Mais j'intellectualise peut-être un peu trop, c'est peut-être aussi une question toute conne de "gné des supers-pouvoirs COOL JE SUIS UN DIEU", sur une planète où il y a de plus en plus de gens et où on se sent de plus en plus insignifiant dans la masse et qu'on aimerait qu'on nous dise qu'on est un flocon de neige unique et merveilleux.
Quoi qu'il en soit, la mythologie est une façon d'expliquer l'inexplicable, et pas que dans l'Antiquité: on peut dire qu'une mythologie moderne existe également. D'une part dans les comics, avec la figure du Surhomme (comme son nom l'indique si ça ne vous dit rien: Superman) sans parler des adaptations d'authentiques mythes comme avec Thor, justement; d'autre part, nous sommes entourés de trucs dont on ne sait pas vraiment comment ils fonctionnent, la politique notamment; tout ça s'apparente un peu à de la magie et nous vivons au milieu d'entités qui pourraient presque avoir leur propre conscience et auxquelles nous sacrifions quotidiennement (ô, tout-puissant Internet!). Et cette problématique-là est présente aussi dans Mytho, un peu à la American Gods; il n'y a pas que les dieux "anciens" (qui dans le monde de Mytho officient au gouvernement en tant que ministres), cet angle des dieux "modernes" sera également abordé. Par ailleurs, nous avons voulu transposer ces dieux anciens à une époque qui ressemblerait à la nôtre, en essayant de respecter exactement les liens (familiaux ou autres) qu'ils ont entre eux, leurs passifs, leurs névroses, ce qui donne forcément, dans un contexte moderne, quelque chose d'intense et d'extrême.
Mais il ne faut pas oublier que la mythologie, avant d'être mythologie, est une religion, soit pas seulement une façon d'expliquer le monde qui nous entoure, mais un outil de contrôle, un manuel de savoir-vivre, un ensemble de règles pour savoir comment se comporter en société. Certains mythes sont là pour dire aux hommes de ne pas aller trop loin, de ne pas dépasser les dieux, de ne pas chercher à échapper à son destin (cette volonté bien humaine que l'on appelle "hybris"): les châtiments réservés à ceux qui cèdent à cet appel inspirent, chez ceux à qui sont transmis ces mythes, les sentiments de terreur et de pitié.

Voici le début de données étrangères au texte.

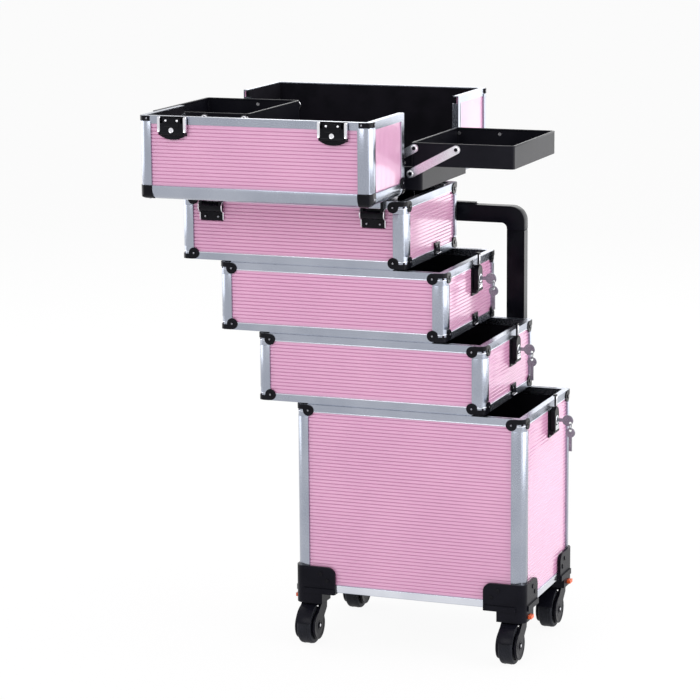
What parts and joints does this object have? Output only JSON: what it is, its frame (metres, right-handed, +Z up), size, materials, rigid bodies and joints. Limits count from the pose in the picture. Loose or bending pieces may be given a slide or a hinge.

Avec Mytho, nous avons détourné cette fonction du mythe, en donnant le pouvoir aux enfants, qui sont tout pétris d'hybris et pour lesquels la modération n'est pas vraiment de mise, et ils sont là pour carrer un grand coup de pied dans le nid de termites, pour chercher le chaos au lieu de l'ordre, pour foutre la zone. Ce qui me permet de répondre à la dernière question, posée tout en haut (celle qui parle de pervertir la jeunesse): la réponse est oui, tout à fait, on espère. L'histoire de Mytho est celle d'enfants qui pensent que le monde ne tourne pas rond, et auxquels les adultes ont fait de sales coups, et leur réponse, plutôt que de chercher à sauver les meubles, est de tout faire péter (ce que je pense être une réponse honnête et plausible de la part de vrais enfants dans le monde qui ne tourne pas rond d'aujourd'hui, en fait).
Nous sommes les premières à dire que nos persos sont des petits connards, chacun à leur niveau; leur réponse n'est pas la réponse absolue, et ils n'ont pas forcément raison. L'histoire de Mytho est aussi une odyssée vers l'âge adulte, où nos héros apprendront le sens de la responsabilité et du sacrifice, la gravité de leurs choix, de leurs actes (et les conséquences de ceux-ci), et les nuances de gris dont le monde est composé. Ils devront se construire un discours qui ne leur a pas été imposé, par eux-mêmes, en toute connaissance de cause et en assumant jusqu'au bout. A la manière nietzschéenne, ils deviendront ce qu'ils sont.